Common Interview Questions
Basic Level
- What is ETL testing automation?
- How do you automate a simple data validation test?
Intermediate Level
- What are the key components of an automation framework in ETL testing?
Advanced Level
- Describe how to integrate ETL testing automation into a CI/CD pipeline.
Detailed Answers
1. What is ETL testing automation?
Answer: ETL testing automation refers to the use of specialized software tools to automatically execute test cases that validate each phase of the ETL process. This includes verifying the extraction of data from various sources, ensuring the transformation rules are applied correctly, and confirming that the data is accurately loaded into the target system. Automation in ETL testing aims to improve efficiency, reduce manual errors, and speed up the testing cycle.
Key Points:
- Reduces manual testing effort.
- Increases test accuracy and efficiency.
- Enables frequent and consistent testing cycles.
Example:
// Example of a pseudo-code structure for automating a simple data validation test
public class EtlTestAutomation
{
public void ValidateDataIntegrity(string sourceData, string targetData)
{
if (sourceData.Equals(targetData))
{
Console.WriteLine("Data integrity test passed.");
}
else
{
Console.WriteLine("Data integrity test failed.");
}
}
}
2. How do you automate a simple data validation test?
Answer: Automating a simple data validation test involves comparing source data with the data loaded into the target system to ensure they match. This can be done using an automation framework that executes SQL queries on both the source and target databases, fetches the results, and then compares them to validate data integrity.
Key Points:
- Use of SQL queries to fetch data for comparison.
- Comparison of source and target data to ensure integrity.
- Integration of the test within an automation framework for repeated use.
Example:
public class DataValidation
{
public bool CompareSourceAndTargetData(string sourceQuery, string targetQuery)
{
// Assume ExecuteQuery returns the result set of the SQL query
var sourceData = ExecuteQuery(sourceQuery);
var targetData = ExecuteQuery(targetQuery);
return sourceData.Equals(targetData);
}
private object ExecuteQuery(string query)
{
// Implementation of the method to execute SQL query and return data
Console.WriteLine($"Executing query: {query}");
// Placeholder for actual data fetching logic
return new object();
}
}
3. What are the key components of an automation framework in ETL testing?
Answer: The key components of an automation framework in ETL testing include the test management tool for organizing and running test scripts, the test data management system for preparing and managing data needed for testing, the reporting tool for generating test execution reports, and the integration tool for incorporating the framework into the CI/CD pipeline.

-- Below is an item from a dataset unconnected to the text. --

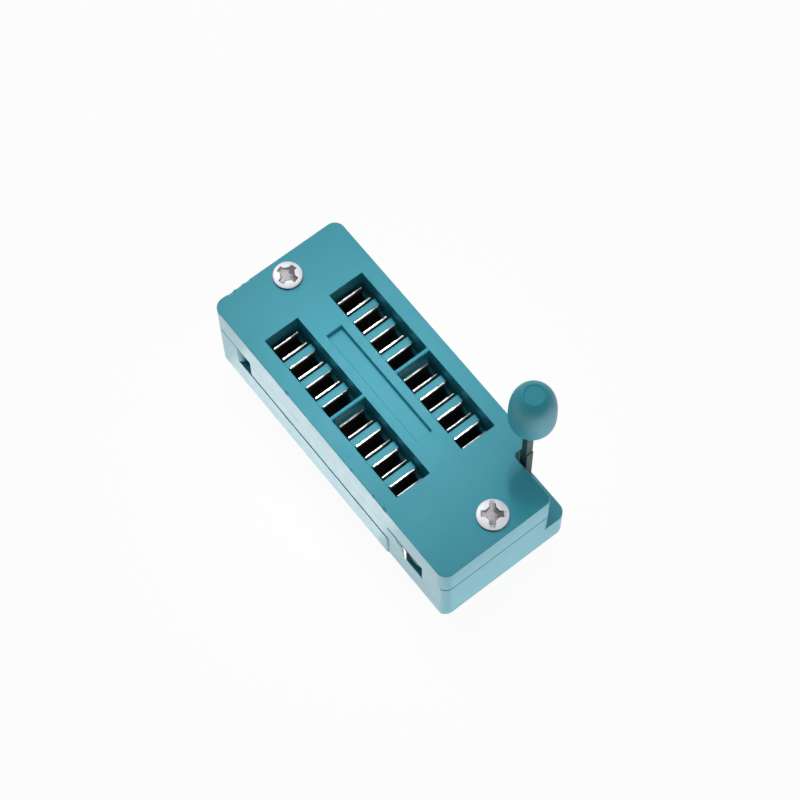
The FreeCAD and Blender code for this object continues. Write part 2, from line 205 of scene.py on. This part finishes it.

Additionally, coding standards and best practices are crucial for maintaining the quality and reusability of the test scripts.
Key Points:
- Test management tools.
- Test data management.
- Reporting and integration tools.
- Coding standards and best practices.
Example:
// This is a conceptual example and does not represent actual framework code
public class EtlAutomationFramework
{
public void RunTestSuite()
{
Console.WriteLine("Running ETL Test Suite...");
// Implement test suite execution logic
}
public void GenerateReport()
{
Console.WriteLine("Generating Test Report...");
// Implement report generation logic
}
public void PrepareTestData()
{
Console.WriteLine("Preparing Test Data...");
// Implement test data preparation logic
}
}
4. Describe how to integrate ETL testing automation into a CI/CD pipeline.
Answer: Integrating ETL testing automation into a CI/CD pipeline involves setting up a series of automated tasks within the CI/CD tool that trigger the execution of ETL test scripts at specific points in the development lifecycle. This typically starts with the deployment of changes to a test environment, followed by the execution of ETL test scripts to validate those changes, and then reporting the results. If tests pass, the changes can proceed to the next stage; otherwise, the team is alerted to resolve any issues.
Key Points:
- Automated triggers for test execution.
- Integration with deployment processes.
- Automated reporting and alerts for test outcomes.
Example:
// Pseudo-code for a CI/CD pipeline script
pipeline {
stages {
stage('Deploy') {
steps {
// Deploy changes to test environment
Console.WriteLine("Deploying changes to test environment...");
}
}
stage('Test') {
steps {
// Execute ETL tests
Console.WriteLine("Executing ETL tests...");
// Assuming RunEtlTests is a method that triggers ETL test automation
RunEtlTests();
}
}
stage('Report') {
steps {
// Generate and publish test reports
Console.WriteLine("Generating and publishing test reports...");
}
}
}
}
public void RunEtlTests()
{
// Implementation to trigger ETL test automation
Console.WriteLine("ETL test automation triggered.");
}
This guide highlights the importance of automation in ETL testing and its integration into CI/CD pipelines, providing a pathway for efficient, accurate, and scalable testing processes.